Water shutoff treatment of low permeable reservoirs by in situ polymerization: laboratory scale development and verification through core flow experiments

Abstract

Excessive water generation in oil reservoirs poses economic challenges, diminishing hydrocarbon yield and incurring additional costs for water management. This study focuses on enhancing reservoir conformance control, particularly in low-permeability zones with high water production, where traditional gel-based methods face limitations. The goal is improved penetration into narrow fractures and effective sealing of water-inflow zones through in situ polymerization and sequential cross-linking. The study systematically optimized key polymerization parameters, including initiator/monomer ratios, initiator types, and environmental conditions.

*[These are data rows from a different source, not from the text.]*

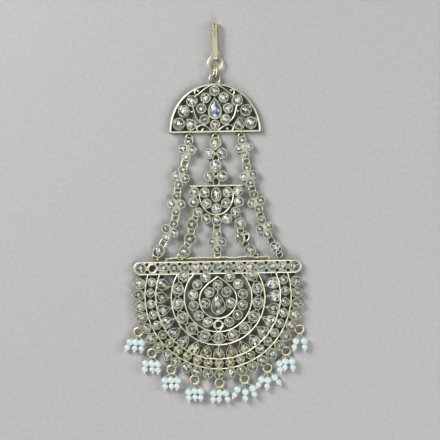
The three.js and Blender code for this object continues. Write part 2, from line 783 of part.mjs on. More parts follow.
for (const [side, strand] of Object.entries(strands)) {
  strand.links.forEach((link, i) => {
    add(`${side}_link_${i + 1}`, quatrefoilLink(), jewelled, link);
    const before = i ? down(strand.links[i - 1], windowAlong) : strand.from;
    addRing(`${side}_ring_${i + 1}`, before, down(link, -windowAlong));
  });
  add(`${side}_oval_drop`, dropLink(), jewelled, strand.drop);
  addRing(`${side}_ring_5`, down(strand.links[3], windowAlong), dropTop(strand));
  addRing(`${side}_ring_6`, dropBottom(strand), strand.to);
}

trefoils.forEach((place, i) => add(`middle_trefoil_${i + 1}`, trefoilLink(), jewelled, place));
const windowOf = (place, y) => ({ x: place.x, y: place.y + y });
addRing("middle_ring_1", crownFoot, windowOf(trefoils[0], trefoilTopWindow));
addRing(
  "middle_ring_2",
  windowOf(trefoils[0], trefoilBottomWindow),
  windowOf(trefoils[1], trefoilTopWindow),
);
addRing("middle_ring_3", windowOf(trefoils[1], trefoilBottomWindow), shieldTopLoop);
add("middle_foot_link", quatrefoilLink(), jewelled, footLink);
addRing("middle_ring_4", shieldFootLoop, down(footLink, -windowAlong));
addRing("middle_ring_5", down(footLink, windowAlong), railFoot);

// Each inner strand is one piece: three round settings, a ring at each end, and between them
// rings whose ends run under the settings, so that only their two sides are left.
for (const [side, { from, stones, to }] of Object.entries(innerStrands)) {
  const parts = stones.map(innerStone);
  const ringOn = (a, b) => {
    const { x, y, z, lean, half } = ringBetween(a, b);
    const shape = ovalRing(half, linkHalfWidth, linkWire).rotateZ(radians(lean));
    parts.push(solidOf(shape.translate(x, y, z)));
  };
  ringOn(from, down({ ...stones[0], lean: leanOf(from, stones[0]) }, -1.75));
  ringOn(down({ ...stones[2], lean: leanOf(stones[2], to) }, 1.75), to);
  for (const i of [0, 1]) {
    const lean = leanOf(stones[i], stones[i + 1]);
    for (const across of [-linkHalfWidth, linkHalfWidth]) {
      const a = down({ ...stones[i], lean }, 1.9, across);
      const b = down({ ...stones[i + 1], lean }, -1.9, across);
      const ends = [[a.x, a.y], [b.x, b.y]];
      parts.push(strip(ends, linkWire * 2, ringLift - linkWire, ringLift + linkWire));
    }
  }
  add(`${side}_inner_strand`, join(parts), jewelled);
}

// A round setting of an inner strand. A turned one lies on its table, open back up.
function innerStone({ x, y, turned }) {
  const levels = [innerFloor, bezelTop];
  const middle = { x: 0, y: 0 };
  const cup = facetedShape(middle, outlines.round, innerRadius, innerRadius, 22.5, levels);
  cup.rotateY(radians(turned)).translate(x, y, turned ? crownTop : 0);
  return solidOf(cup);
}

pearlDrops.forEach((drop, i) => {
  const { angle } = rowPlace(rows.outer, drop.stone);
  const reach = dropRing.reach + dropRing.radius;
  add(`pearl_drop_${i + 1}`, pearlDrop(drop), pearly, {
    x: reach * Math.cos(radians(angle)),
    y: crescent.rimCentre + reach * Math.sin(radians(angle)),
  });
});

export default root;
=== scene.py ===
import math
import random

import bpy
import numpy as np
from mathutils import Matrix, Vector
from mathutils.geometry import delaunay_2d_cdt


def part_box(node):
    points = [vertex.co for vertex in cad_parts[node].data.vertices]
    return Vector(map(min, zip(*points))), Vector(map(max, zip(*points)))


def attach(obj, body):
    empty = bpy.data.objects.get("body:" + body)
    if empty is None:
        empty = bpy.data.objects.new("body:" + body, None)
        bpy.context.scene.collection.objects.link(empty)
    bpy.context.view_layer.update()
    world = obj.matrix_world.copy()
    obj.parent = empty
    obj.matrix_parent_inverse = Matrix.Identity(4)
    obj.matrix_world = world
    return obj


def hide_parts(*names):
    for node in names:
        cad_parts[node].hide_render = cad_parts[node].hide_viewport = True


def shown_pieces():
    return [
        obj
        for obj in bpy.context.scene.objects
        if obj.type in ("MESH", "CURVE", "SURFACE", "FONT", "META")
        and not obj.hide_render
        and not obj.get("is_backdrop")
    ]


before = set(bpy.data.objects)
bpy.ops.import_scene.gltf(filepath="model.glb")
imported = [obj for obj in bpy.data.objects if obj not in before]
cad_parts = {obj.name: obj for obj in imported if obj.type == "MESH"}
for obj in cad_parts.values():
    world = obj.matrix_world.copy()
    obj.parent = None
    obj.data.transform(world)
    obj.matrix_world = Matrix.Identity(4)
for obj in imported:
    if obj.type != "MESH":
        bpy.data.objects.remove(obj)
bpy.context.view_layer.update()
chance = random.Random(7)
mm = 0.001  # sizes below are millimetres; meshes are scaled once, when they are made

# Levels shared by the whole jewel, up from the back that it lies on.
levels = {
    "ring": 0.8,
    "plate": 1.4,
    "lip": 1.6,
    "wire": 1.72,
    "girdle": 1.85,
    "rim": 2.15,
    "table": 2.74,
}


# Camera and light

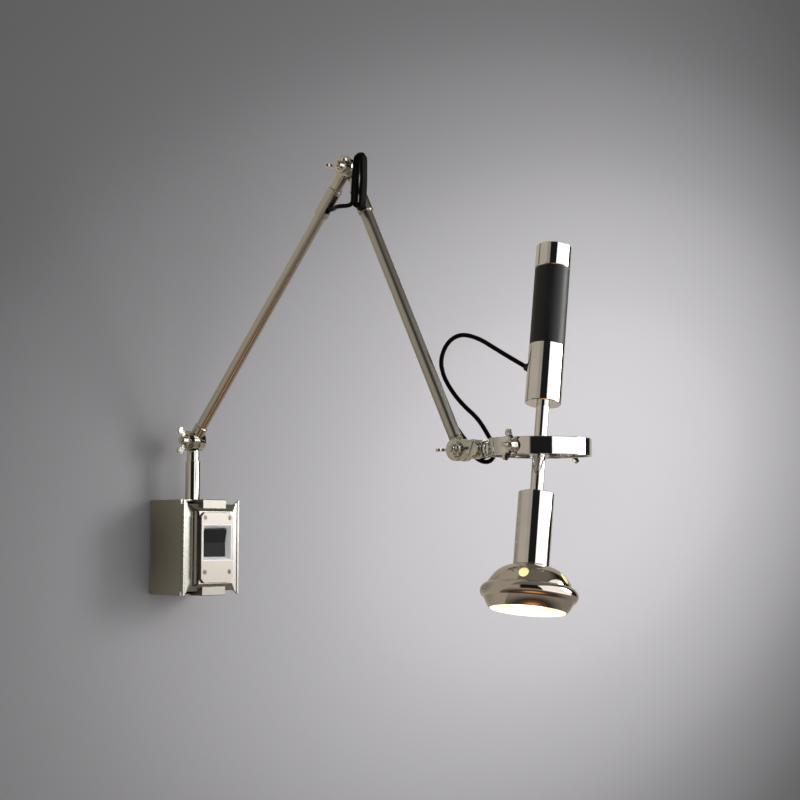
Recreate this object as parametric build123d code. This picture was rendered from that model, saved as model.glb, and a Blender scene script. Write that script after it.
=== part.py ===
from build123d import *
from math import asin, ceil, cos, degrees, hypot, pi, radians, sin, tan
import os

# Articulating wall lamp: a switch box on the wall, a swivel post, two tube arms with halved
# knuckle joints, a bracket, and a lamp head carried by its rod in a two-axis gimbal ring.
# Millimetres. Origin: middle of the box's rear face, on the wall. The wall is the plane Y = 0,
# the lamp stands out along -Y, and +Z is up.

os.makedirs("parts", exist_ok=True)

# ---- fits ------------------------------------------------------------------------------------
seat_gap = 0.05        # radial clearance of a piece seated in another
running_gap = 0.05     # radial clearance of a turning pin in its bore
moving_gap = 0.3       # clearance between faces that move past each other

# ---- wall box --------------------------------------------------------------------------------
box_width = 76.0
box_depth = 68.0
box_height = 126.0
box_wall = 2.5
box_corner = 8.0       # radius of the rear vertical edges
back_plate_thick = 2.5
wall_screw_x = 44.0    # spacing of the wall screws
wall_screw_z = 88.0
wall_screw_hole = 5.4
cable_inlet_z = -28.0  # height of the cable inlet in the back plate
cable_inlet_bore = 9.0
grommet_wall = 2.0
grommet_lip = 2.5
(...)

Core flooding tests demonstrated a significant 17% increase in original oil recovery, alongside a substantial reduction in permeability. Analytical techniques such as CT scans, thin section scans, SEM, and EDS were employed to assess gel distribution within pores and penetration rates. This in situ polymerization and gelation approach show promise in addressing water production challenges, offering enhanced recovery, and adapting well to diverse reservoir conditions. The comprehensive optimization of polymerization parameters and the use of advanced analytical methods contribute to the study’s potential impact on mitigating economic and operational issues associated with excessive water production in oilfields.